This Thanksgiving and Christmas marks the 54th year since I was in a Japanese slave camp as a prisoner of war. There was little to be thankful for at Thanksgiving except I was still alive—just another work day. Christmas was no different and no one hoped for another year, but most of prayed that some way our plight would end one way or the other.
Nearly four years since Pearl Harbor and Bataan, each day would add another notch of hate to our long list of reasons to hate the Japanese, such as starving, brutal treatment, and the killing of Americans for no good reason. My hate was so embedded into me that it was set like concrete. Nothing could change my mind. Our hunger for food was nothing like our hunger for freedom.
We all had given up any hope of returning home. We lived hoping we could see the day that the Japanese would get what we thought they deserved. It was a joy to see American planes come and bomb their homes and towns. More like a good ballgame to us.
When the day came that we were free and realized that America was going to let them off “Scott free” and leave the Japanese Emperor in place, it was as though we were again slapped in the face by our own government. Tears came in most of our eyes.
When I arrived at the pier in San Francisco, at the bottom of the gang plank I got down on my knees and kissed the ground. Little did I know that the horrors of war would follow me for another twenty-nine years.

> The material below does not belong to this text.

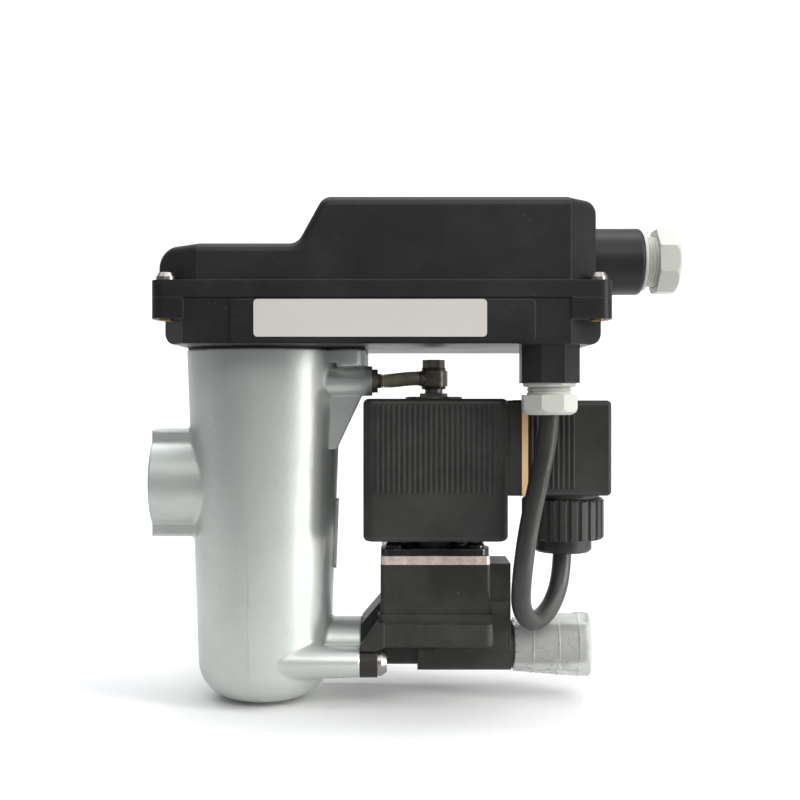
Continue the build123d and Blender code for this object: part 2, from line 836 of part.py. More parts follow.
def gland_seal(thread_r, neck, bore_r):
    """Soft ring gripped between body and nut."""
    low, length = neck + gland_grip, seal_length
    return turned((bore_r, low), (thread_r - 1.6, low), (thread_r - 1.6, low + length * 0.4),
                  (bore_r + seal_lip, low + length), (bore_r, low + length))


def gland_nut(flats, thread_r, neck, length, bore_r, mouth_r):
    """Eight-sided cap nut along +Z with a domed mouth."""
    low, high = neck + 0.05, neck + length
    prism = octagon_z(flats, low, high)
    corner_r = flats / 2 / cos(radians(22.5))
    dome = turned((0, low), (corner_r - 0.3, low), (corner_r, low + 0.3), (corner_r, high - 1.8),
                  (corner_r - 0.6, high - 0.7), (flats / 2 - 1.2, high), (0, high))
    nut = prism & dome
    nut -= rod_z(thread_r + slip, low, neck + gland_grip)
    nut -= gland_seal(thread_r + slip, neck, bore_r + slip) + rod_z(bore_r + slip, low, high - 1.0)
    nut -= rod_z(mouth_r, low, high)
    return nut


def valve_gland(solid):
    """Gland pieces made along +Z, hung under the conduit."""
    return Pos(conduit_x, conduit_y, conduit_end_z) * Rot(180, 0, 0) * solid


def supply_gland(solid):
    return lying(solid, supply_boss_end_x, 0, supply_z)


# ---------------------------------------------------------------- solenoid and plug pieces
def coil_body():
    half_x, half_y = coil_width / 2, coil_depth / 2
    coil = block(-half_x, half_x, -half_y, half_y, coil_low_z, coil_top_z)
    upright = [e for e in coil.edges() if abs(e.tangent_at(0.5).Z) > 0.9]
    coil = fillet(upright, coil_upright_r)
    rims = [e for e in coil.edges() if abs(e.tangent_at(0.5).Z) < 0.1]
    coil = fillet(rims, coil_rim_r)
    for side in (-1, 1):
        y = side * half_y
        for i in range(coil_rib_count):
            x = (i - (coil_rib_count - 1) / 2) * coil_rib_pitch
            coil += block(x - coil_rib_half, x + coil_rib_half, y - coil_rib_height,
                          y + coil_rib_height, coil_rib_low_z, coil_rib_top_z)
    base = block(half_x - coil_rim_r, half_x + plug_base_length, -plug_half_y, plug_half_y,
                 plug_low_z, plug_top_z)
    ends = [e for e in base.edges()
            if abs(e.tangent_at(0.5).X) > 0.9 and e.center().X > half_x]
    coil += fillet(ends, plug_corner_r)
    coil -= rod_z(tube_r + slip, coil_low_z, coil_top_z)
    coil -= rod_z(core_head_r + slip, coil_top_z - core_head_h / 2, coil_top_z)
    coil -= [
        block(half_x + plug_base_length - blade_root, half_x + plug_base_length, y0, y1, z0, z1)
        for y0, y1, z0, z1 in blade_sections(slip)
    ]
    screw_end = half_x + plug_base_length
    coil -= rod_x(screw_m3_r + slip, screw_end - plug_screw_bite - screw_short, screw_end, 0,
                  plug_middle_z())
    return Pos(valve_x, 0, 0) * coil


def plug_middle_z():
    return (plug_low_z + plug_top_z) / 2


def blade_sections(play=0.0):
    """(y0, y1, z0, z1) of the two current blades and the earth blade."""
    wide, thin = blade_half + play, blade_thickness / 2 + play
    middle = plug_middle_z()
    flat = [(-wide, wide, middle + rise - thin, middle + rise + thin)
            for rise in (-blade_spread, blade_spread)]
    return flat + [(-blade_spread - thin, -blade_spread + thin, middle - wide, middle + wide)]


def plug_base_x():
    return valve_x + coil_width / 2 + plug_base_length


def contact_blades():
    start = plug_base_x() - blade_root
    end = plug_base_x() + plug_gasket_thickness + blade_reach
    return [block(start, end, y0, y1, z0, z1) for y0, y1, z0, z1 in blade_sections()]


def plug_block(start, end, inset=0.0, corner=plug_corner_r):
    solid = block(start, end, -plug_half_y + inset, plug_half_y - inset, plug_low_z + inset,
                  plug_top_z - inset)
    along = [e for e in solid.edges() if abs(e.tangent_at(0.5).X) > 0.9]
    return fillet(along, corner)


def connector_gasket():
    start = plug_base_x()
    gasket = plug_block(start, start + plug_gasket_thickness, -plug_gasket_proud)
    for y0, y1, z0, z1 in blade_sections(plug_gasket_play):
        gasket -= block(start, start + plug_gasket_thickness, y0, y1, z0, z1)
    gasket -= rod_x(screw_m3_r + slip, start, start + plug_gasket_thickness, 0, plug_middle_z())
    return gasket


def plug_axis_x():
    """Axis of the cable outlet, just short of the middle of the plug."""
    return plug_base_x() + plug_gasket_thickness + plug_length / 2 - 0.2


def plug_seat_z():
    """Shoulder under the plug on which the nut stops."""
    return plug_low_z - plug_seat_gap


def connector_housing():
    start = plug_base_x() + plug_gasket_thickness
    end = start + plug_length
    shell = plug_block(start, end, 0, plug_corner_r + 0.4)
    outer_rim = [e for e in shell.edges()
                 if e.center().X > end - 0.1 and abs(e.tangent_at(0.5).X) < 0.1]
    shell = fillet(outer_rim, plug_end_r)
    low_margin, high_margin = plug_rib_margin
    for side in (-1, 1):
        y = side * plug_half_y
        for i in range(plug_rib_count):
            x = start + plug_rib_pitch * (i + 0.7)
            shell += block(x - plug_rib_half, x + plug_rib_half, y - plug_rib_half, y + plug_rib_half,
                           plug_low_z + low_margin, plug_top_z - high_margin)
    thread_low = plug_nut_low_z + 2 * seal_step
    shell += rod_z(plug_nut_r - plug_neck_inset, plug_seat_z(), plug_low_z + plug_wall, plug_axis_x())
    shell += rod_z(plug_thread_r, thread_low, plug_low_z, plug_axis_x())
    shell -= plug_block(start, end - plug_wall, plug_wall, 0.8)
    shell -= rod_z(cable_r + plug_neck_inset, thread_low, plug_low_z + plug_wall, plug_axis_x())
    shell -= rod_x(screw_m3_r + slip, end - plug_wall, end, 0, plug_middle_z())
    shell -= rod_x(screw_m3_head_r + slip, end - plug_screw_sink, end, 0, plug_middle_z())
    return shell


def connector_insert():
    start = plug_base_x() + plug_gasket_thickness
    end = start + insert_length
    insert = plug_block(start, end, plug_wall + slip, 0.8)
    for y0, y1, z0, z1 in blade_sections(slip):
        insert -= block(start, start + blade_reach + slip, y0, y1, z0, z1)
    insert -= rod_x(screw_m3_r + slip, start, end, 0, plug_middle_z())
    insert -= rod_z(cable_r + 2.0, plug_low_z, plug_low_z + insert_recess, plug_axis_x())
    return insert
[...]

After the excitement of getting home and I tried to return to a normal life, the monster of hate started to work on me. I had terrible nightmares almost every night. I became a bag of nerves, my food would not digest and I went down in weight to 140 pounds. Along with all of this I started having pneumonia. My health was so bad they would not let me go back into the army to serve in the Korean War.
This hatred was consuming my entire body. My mind was such that hatred was a way of life for me. I started looking at everyone trying to find things to hate about them—gratifying my appetite for hate. I guess it was to prove to myself that I could not get rid of the hatred.
I went to the lowest ebb in my life before I found out that I had to get rid of this hatred. It was not hurting them—the Japanese didn’t even know I was in the world. By this time I had been married a few times. I just could not make a relationship work.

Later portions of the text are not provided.